[Items from a data source]
>> Begin
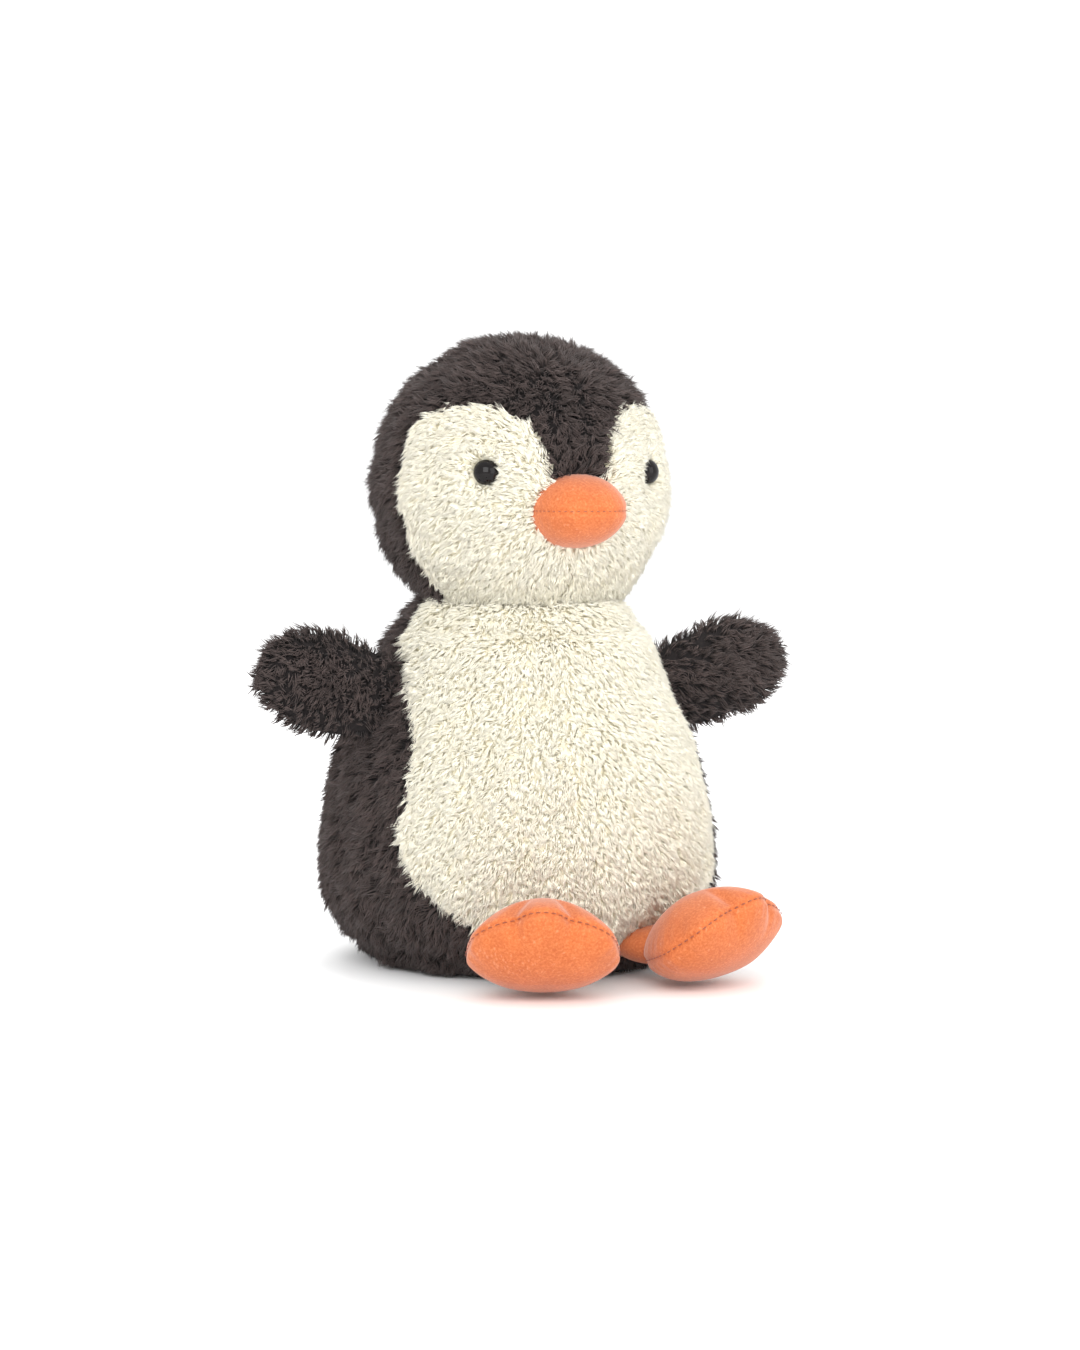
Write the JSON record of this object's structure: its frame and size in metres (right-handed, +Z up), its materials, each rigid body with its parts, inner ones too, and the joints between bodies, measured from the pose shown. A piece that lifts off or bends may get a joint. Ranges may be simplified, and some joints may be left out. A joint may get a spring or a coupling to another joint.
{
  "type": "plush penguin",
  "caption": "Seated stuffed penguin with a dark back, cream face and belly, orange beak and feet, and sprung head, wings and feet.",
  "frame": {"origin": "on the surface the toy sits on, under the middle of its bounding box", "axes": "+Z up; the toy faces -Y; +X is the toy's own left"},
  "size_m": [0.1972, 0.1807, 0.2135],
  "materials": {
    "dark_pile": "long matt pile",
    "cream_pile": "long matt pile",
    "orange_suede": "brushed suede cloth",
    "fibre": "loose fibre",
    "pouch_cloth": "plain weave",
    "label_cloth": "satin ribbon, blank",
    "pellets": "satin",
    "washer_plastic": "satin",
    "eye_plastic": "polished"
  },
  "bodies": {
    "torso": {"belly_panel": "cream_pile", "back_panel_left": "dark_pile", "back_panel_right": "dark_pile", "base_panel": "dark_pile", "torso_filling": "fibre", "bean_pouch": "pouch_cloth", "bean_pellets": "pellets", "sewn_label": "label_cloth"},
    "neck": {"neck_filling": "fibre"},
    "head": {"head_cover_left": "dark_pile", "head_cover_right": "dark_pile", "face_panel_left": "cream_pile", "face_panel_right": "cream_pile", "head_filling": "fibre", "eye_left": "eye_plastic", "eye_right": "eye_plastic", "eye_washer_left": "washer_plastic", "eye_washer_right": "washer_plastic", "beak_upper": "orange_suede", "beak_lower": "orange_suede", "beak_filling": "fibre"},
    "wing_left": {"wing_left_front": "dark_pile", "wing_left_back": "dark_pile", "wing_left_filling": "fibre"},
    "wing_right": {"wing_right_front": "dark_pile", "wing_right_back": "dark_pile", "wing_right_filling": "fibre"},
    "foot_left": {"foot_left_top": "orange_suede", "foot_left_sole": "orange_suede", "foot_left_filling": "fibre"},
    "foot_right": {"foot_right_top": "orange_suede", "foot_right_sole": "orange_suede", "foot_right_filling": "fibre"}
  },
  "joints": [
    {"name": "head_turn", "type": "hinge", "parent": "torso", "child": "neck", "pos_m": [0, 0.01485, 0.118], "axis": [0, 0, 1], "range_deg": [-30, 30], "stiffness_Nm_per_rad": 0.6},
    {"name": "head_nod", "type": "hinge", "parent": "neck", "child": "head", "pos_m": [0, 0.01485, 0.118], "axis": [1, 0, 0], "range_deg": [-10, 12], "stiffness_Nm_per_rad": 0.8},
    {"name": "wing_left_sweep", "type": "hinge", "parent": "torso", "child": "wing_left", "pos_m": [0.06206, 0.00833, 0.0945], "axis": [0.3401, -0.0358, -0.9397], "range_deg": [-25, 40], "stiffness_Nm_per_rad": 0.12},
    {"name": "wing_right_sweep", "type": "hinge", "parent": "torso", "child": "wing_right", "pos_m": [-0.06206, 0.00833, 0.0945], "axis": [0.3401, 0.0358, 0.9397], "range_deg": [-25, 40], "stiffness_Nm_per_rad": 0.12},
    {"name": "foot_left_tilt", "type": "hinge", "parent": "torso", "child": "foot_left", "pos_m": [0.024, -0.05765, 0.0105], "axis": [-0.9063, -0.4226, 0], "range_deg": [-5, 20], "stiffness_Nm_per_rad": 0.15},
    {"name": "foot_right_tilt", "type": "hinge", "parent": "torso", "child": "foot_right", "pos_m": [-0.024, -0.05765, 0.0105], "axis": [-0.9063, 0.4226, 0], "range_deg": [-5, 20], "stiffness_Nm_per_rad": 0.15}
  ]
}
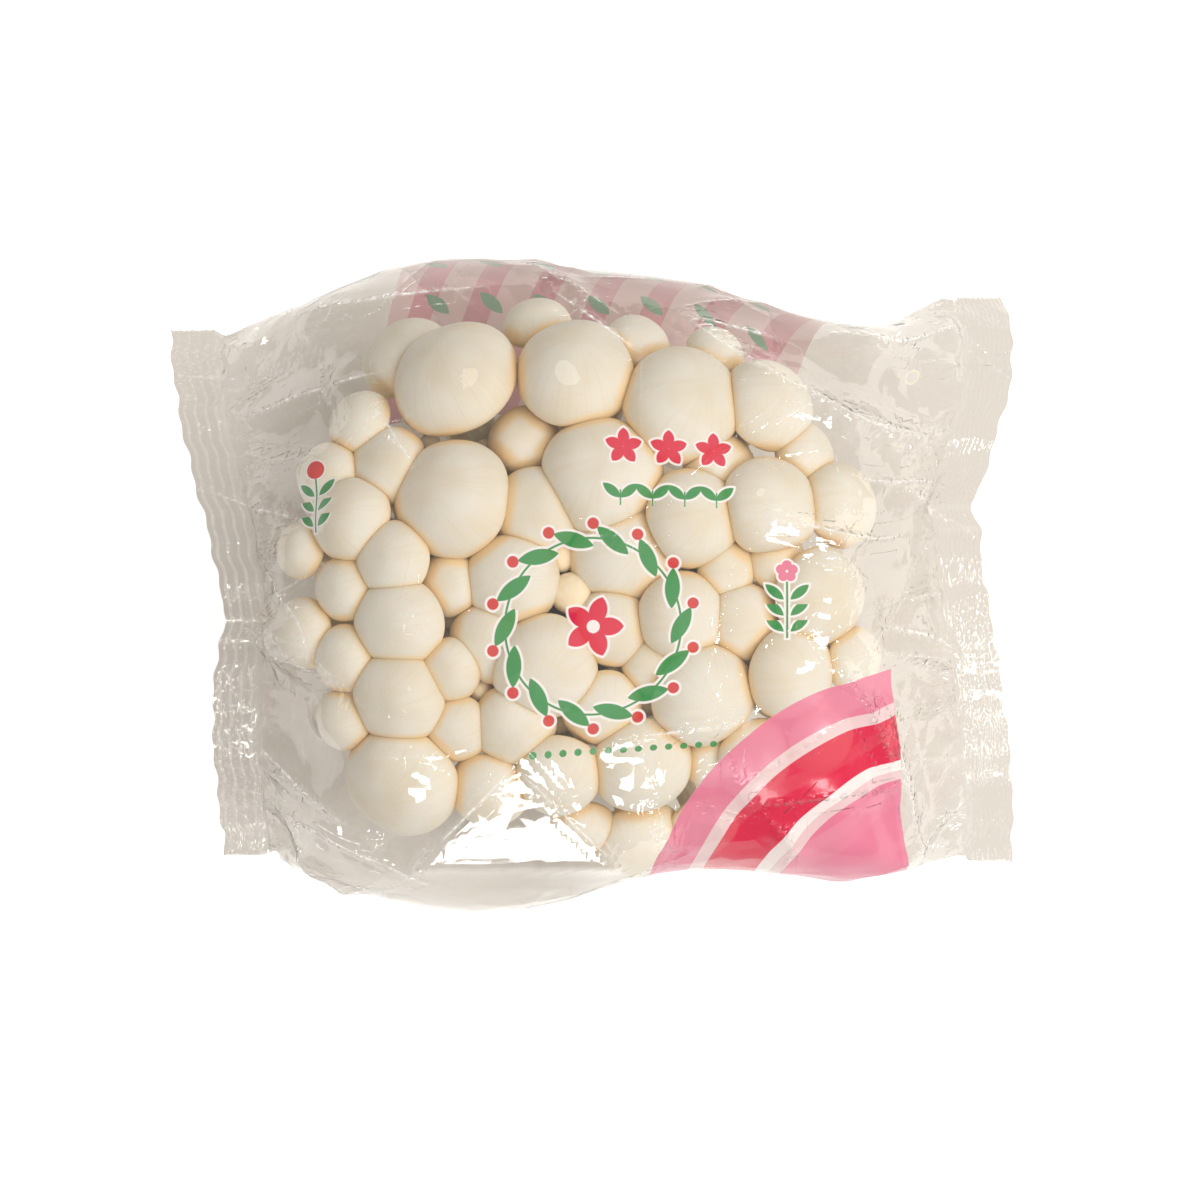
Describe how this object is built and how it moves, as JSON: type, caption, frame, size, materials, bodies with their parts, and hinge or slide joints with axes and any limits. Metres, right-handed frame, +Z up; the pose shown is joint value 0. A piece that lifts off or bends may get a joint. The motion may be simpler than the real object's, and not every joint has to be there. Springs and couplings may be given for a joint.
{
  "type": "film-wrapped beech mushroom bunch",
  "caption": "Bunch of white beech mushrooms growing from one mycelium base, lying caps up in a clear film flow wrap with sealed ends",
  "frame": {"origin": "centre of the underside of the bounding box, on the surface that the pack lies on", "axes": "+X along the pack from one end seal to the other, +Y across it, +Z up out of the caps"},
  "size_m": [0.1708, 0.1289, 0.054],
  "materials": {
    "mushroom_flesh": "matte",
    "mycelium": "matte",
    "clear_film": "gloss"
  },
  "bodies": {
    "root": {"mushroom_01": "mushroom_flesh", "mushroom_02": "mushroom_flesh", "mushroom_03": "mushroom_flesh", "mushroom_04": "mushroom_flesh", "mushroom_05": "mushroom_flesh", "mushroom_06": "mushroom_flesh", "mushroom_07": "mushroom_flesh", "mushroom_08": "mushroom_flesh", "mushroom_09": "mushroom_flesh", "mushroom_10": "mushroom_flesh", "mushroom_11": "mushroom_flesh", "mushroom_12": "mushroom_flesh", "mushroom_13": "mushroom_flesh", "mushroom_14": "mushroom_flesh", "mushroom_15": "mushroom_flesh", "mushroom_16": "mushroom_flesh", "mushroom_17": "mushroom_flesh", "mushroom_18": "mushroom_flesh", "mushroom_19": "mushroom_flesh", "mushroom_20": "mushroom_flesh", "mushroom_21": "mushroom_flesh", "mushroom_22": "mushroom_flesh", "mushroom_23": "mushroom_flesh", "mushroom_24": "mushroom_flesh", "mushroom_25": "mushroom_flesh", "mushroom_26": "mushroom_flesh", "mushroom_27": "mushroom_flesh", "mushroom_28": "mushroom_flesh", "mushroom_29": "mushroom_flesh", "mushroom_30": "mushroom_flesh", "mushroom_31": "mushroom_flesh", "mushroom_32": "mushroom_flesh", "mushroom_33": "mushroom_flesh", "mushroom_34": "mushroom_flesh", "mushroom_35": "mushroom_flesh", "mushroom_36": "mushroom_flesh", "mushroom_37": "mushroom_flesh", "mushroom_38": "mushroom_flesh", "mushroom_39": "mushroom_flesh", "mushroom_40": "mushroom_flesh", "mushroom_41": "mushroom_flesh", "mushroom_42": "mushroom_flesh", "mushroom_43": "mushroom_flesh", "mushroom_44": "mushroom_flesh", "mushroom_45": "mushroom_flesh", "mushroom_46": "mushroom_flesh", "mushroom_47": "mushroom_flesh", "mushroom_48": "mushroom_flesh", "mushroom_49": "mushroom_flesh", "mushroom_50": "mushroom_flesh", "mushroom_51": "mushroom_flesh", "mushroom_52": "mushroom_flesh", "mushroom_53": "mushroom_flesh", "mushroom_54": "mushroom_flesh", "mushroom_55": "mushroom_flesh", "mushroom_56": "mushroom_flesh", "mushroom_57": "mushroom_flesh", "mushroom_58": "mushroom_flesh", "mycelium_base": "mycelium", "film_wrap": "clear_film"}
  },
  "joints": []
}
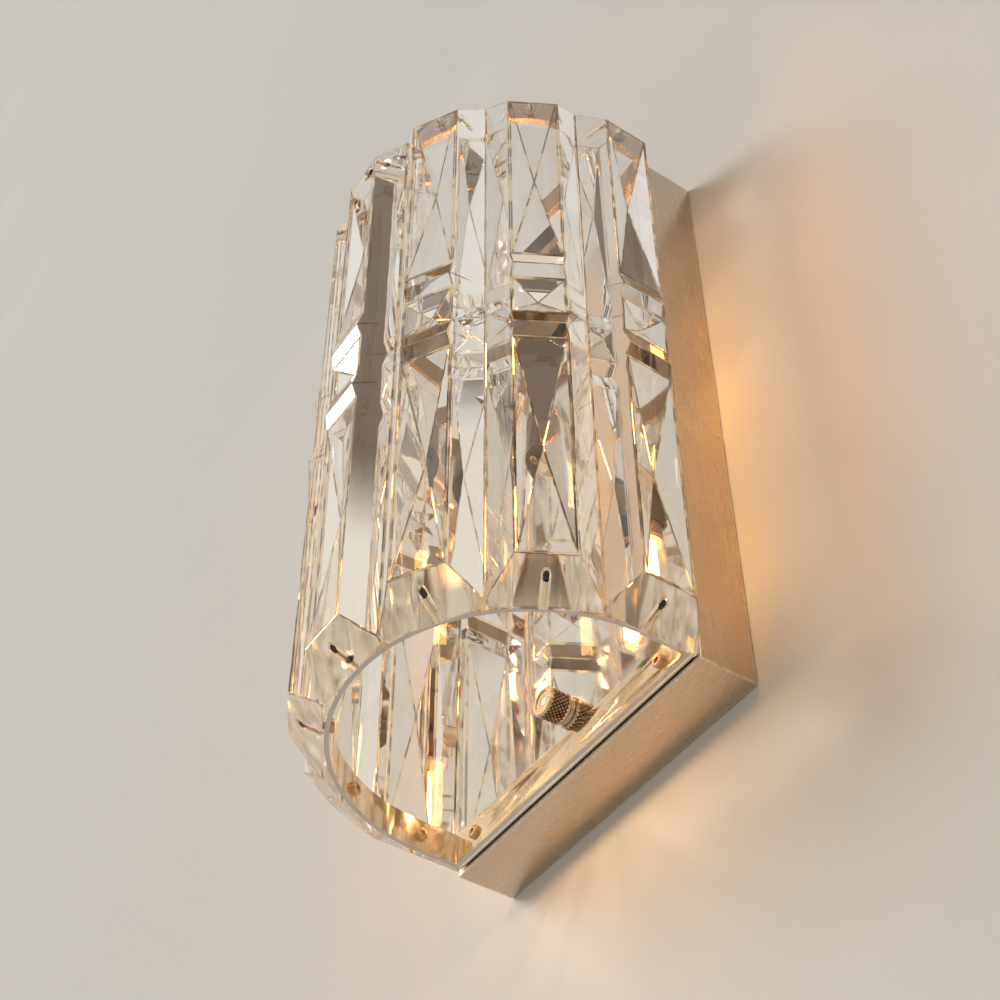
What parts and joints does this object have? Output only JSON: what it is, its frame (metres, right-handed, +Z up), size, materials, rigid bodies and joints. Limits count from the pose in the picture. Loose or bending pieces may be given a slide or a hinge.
>> End
## What this task involves
Quote every line of the records above exactly; no picture is to be copied.

## Solution to this problem
Write the JSON record of this object's structure: its frame and size in metres (right-handed, +Z up), its materials, each rigid body with its parts, inner ones too, and the joints between bodies, measured from the pose shown. A piece that lifts off or bends may get a joint. Ranges may be simplified, and some joints may be left out. A joint may get a spring or a coupling to another joint.
{
  "type": "plush penguin",
  "caption": "Seated stuffed penguin with a dark back, cream face and belly, orange beak and feet, and sprung head, wings and feet.",
  "frame": {"origin": "on the surface the toy sits on, under the middle of its bounding box", "axes": "+Z up; the toy faces -Y; +X is the toy's own left"},
  "size_m": [0.1972, 0.1807, 0.2135],
  "materials": {
    "dark_pile": "long matt pile",
    "cream_pile": "long matt pile",
    "orange_suede": "brushed suede cloth",
    "fibre": "loose fibre",
    "pouch_cloth": "plain weave",
    "label_cloth": "satin ribbon, blank",
    "pellets": "satin",
    "washer_plastic": "satin",
    "eye_plastic": "polished"
  },
  "bodies": {
    "torso": {"belly_panel": "cream_pile", "back_panel_left": "dark_pile", "back_panel_right": "dark_pile", "base_panel": "dark_pile", "torso_filling": "fibre", "bean_pouch": "pouch_cloth", "bean_pellets": "pellets", "sewn_label": "label_cloth"},
    "neck": {"neck_filling": "fibre"},
    "head": {"head_cover_left": "dark_pile", "head_cover_right": "dark_pile", "face_panel_left": "cream_pile", "face_panel_right": "cream_pile", "head_filling": "fibre", "eye_left": "eye_plastic", "eye_right": "eye_plastic", "eye_washer_left": "washer_plastic", "eye_washer_right": "washer_plastic", "beak_upper": "orange_suede", "beak_lower": "orange_suede", "beak_filling": "fibre"},
    "wing_left": {"wing_left_front": "dark_pile", "wing_left_back": "dark_pile", "wing_left_filling": "fibre"},
    "wing_right": {"wing_right_front": "dark_pile", "wing_right_back": "dark_pile", "wing_right_filling": "fibre"},
    "foot_left": {"foot_left_top": "orange_suede", "foot_left_sole": "orange_suede", "foot_left_filling": "fibre"},
    "foot_right": {"foot_right_top": "orange_suede", "foot_right_sole": "orange_suede", "foot_right_filling": "fibre"}
  },
  "joints": [
    {"name": "head_turn", "type": "hinge", "parent": "torso", "child": "neck", "pos_m": [0, 0.01485, 0.118], "axis": [0, 0, 1], "range_deg": [-30, 30], "stiffness_Nm_per_rad": 0.6},
    {"name": "head_nod", "type": "hinge", "parent": "neck", "child": "head", "pos_m": [0, 0.01485, 0.118], "axis": [1, 0, 0], "range_deg": [-10, 12], "stiffness_Nm_per_rad": 0.8},
    {"name": "wing_left_sweep", "type": "hinge", "parent": "torso", "child": "wing_left", "pos_m": [0.06206, 0.00833, 0.0945], "axis": [0.3401, -0.0358, -0.9397], "range_deg": [-25, 40], "stiffness_Nm_per_rad": 0.12},
    {"name": "wing_right_sweep", "type": "hinge", "parent": "torso", "child": "wing_right", "pos_m": [-0.06206, 0.00833, 0.0945], "axis": [0.3401, 0.0358, 0.9397], "range_deg": [-25, 40], "stiffness_Nm_per_rad": 0.12},
    {"name": "foot_left_tilt", "type": "hinge", "parent": "torso", "child": "foot_left", "pos_m": [0.024, -0.05765, 0.0105], "axis": [-0.9063, -0.4226, 0], "range_deg": [-5, 20], "stiffness_Nm_per_rad": 0.15},
    {"name": "foot_right_tilt", "type": "hinge", "parent": "torso", "child": "foot_right", "pos_m": [-0.024, -0.05765, 0.0105], "axis": [-0.9063, 0.4226, 0], "range_deg": [-5, 20], "stiffness_Nm_per_rad": 0.15}
  ]
}
Describe how this object is built and how it moves, as JSON: type, caption, frame, size, materials, bodies with their parts, and hinge or slide joints with axes and any limits. Metres, right-handed frame, +Z up; the pose shown is joint value 0. A piece that lifts off or bends may get a joint. The motion may be simpler than the real object's, and not every joint has to be there. Springs and couplings may be given for a joint.
{
  "type": "film-wrapped beech mushroom bunch",
  "caption": "Bunch of white beech mushrooms growing from one mycelium base, lying caps up in a clear film flow wrap with sealed ends",
  "frame": {"origin": "centre of the underside of the bounding box, on the surface that the pack lies on", "axes": "+X along the pack from one end seal to the other, +Y across it, +Z up out of the caps"},
  "size_m": [0.1708, 0.1289, 0.054],
  "materials": {
    "mushroom_flesh": "matte",
    "mycelium": "matte",
    "clear_film": "gloss"
  },
  "bodies": {
    "root": {"mushroom_01": "mushroom_flesh", "mushroom_02": "mushroom_flesh", "mushroom_03": "mushroom_flesh", "mushroom_04": "mushroom_flesh", "mushroom_05": "mushroom_flesh", "mushroom_06": "mushroom_flesh", "mushroom_07": "mushroom_flesh", "mushroom_08": "mushroom_flesh", "mushroom_09": "mushroom_flesh", "mushroom_10": "mushroom_flesh", "mushroom_11": "mushroom_flesh", "mushroom_12": "mushroom_flesh", "mushroom_13": "mushroom_flesh", "mushroom_14": "mushroom_flesh", "mushroom_15": "mushroom_flesh", "mushroom_16": "mushroom_flesh", "mushroom_17": "mushroom_flesh", "mushroom_18": "mushroom_flesh", "mushroom_19": "mushroom_flesh", "mushroom_20": "mushroom_flesh", "mushroom_21": "mushroom_flesh", "mushroom_22": "mushroom_flesh", "mushroom_23": "mushroom_flesh", "mushroom_24": "mushroom_flesh", "mushroom_25": "mushroom_flesh", "mushroom_26": "mushroom_flesh", "mushroom_27": "mushroom_flesh", "mushroom_28": "mushroom_flesh", "mushroom_29": "mushroom_flesh", "mushroom_30": "mushroom_flesh", "mushroom_31": "mushroom_flesh", "mushroom_32": "mushroom_flesh", "mushroom_33": "mushroom_flesh", "mushroom_34": "mushroom_flesh", "mushroom_35": "mushroom_flesh", "mushroom_36": "mushroom_flesh", "mushroom_37": "mushroom_flesh", "mushroom_38": "mushroom_flesh", "mushroom_39": "mushroom_flesh", "mushroom_40": "mushroom_flesh", "mushroom_41": "mushroom_flesh", "mushroom_42": "mushroom_flesh", "mushroom_43": "mushroom_flesh", "mushroom_44": "mushroom_flesh", "mushroom_45": "mushroom_flesh", "mushroom_46": "mushroom_flesh", "mushroom_47": "mushroom_flesh", "mushroom_48": "mushroom_flesh", "mushroom_49": "mushroom_flesh", "mushroom_50": "mushroom_flesh", "mushroom_51": "mushroom_flesh", "mushroom_52": "mushroom_flesh", "mushroom_53": "mushroom_flesh", "mushroom_54": "mushroom_flesh", "mushroom_55": "mushroom_flesh", "mushroom_56": "mushroom_flesh", "mushroom_57": "mushroom_flesh", "mushroom_58": "mushroom_flesh", "mycelium_base": "mycelium", "film_wrap": "clear_film"}
  },
  "joints": []
}
What parts and joints does this object have? Output only JSON: what it is, its frame (metres, right-handed, +Z up), size, materials, rigid bodies and joints. Limits count from the pose in the picture. Loose or bending pieces may be given a slide or a hinge.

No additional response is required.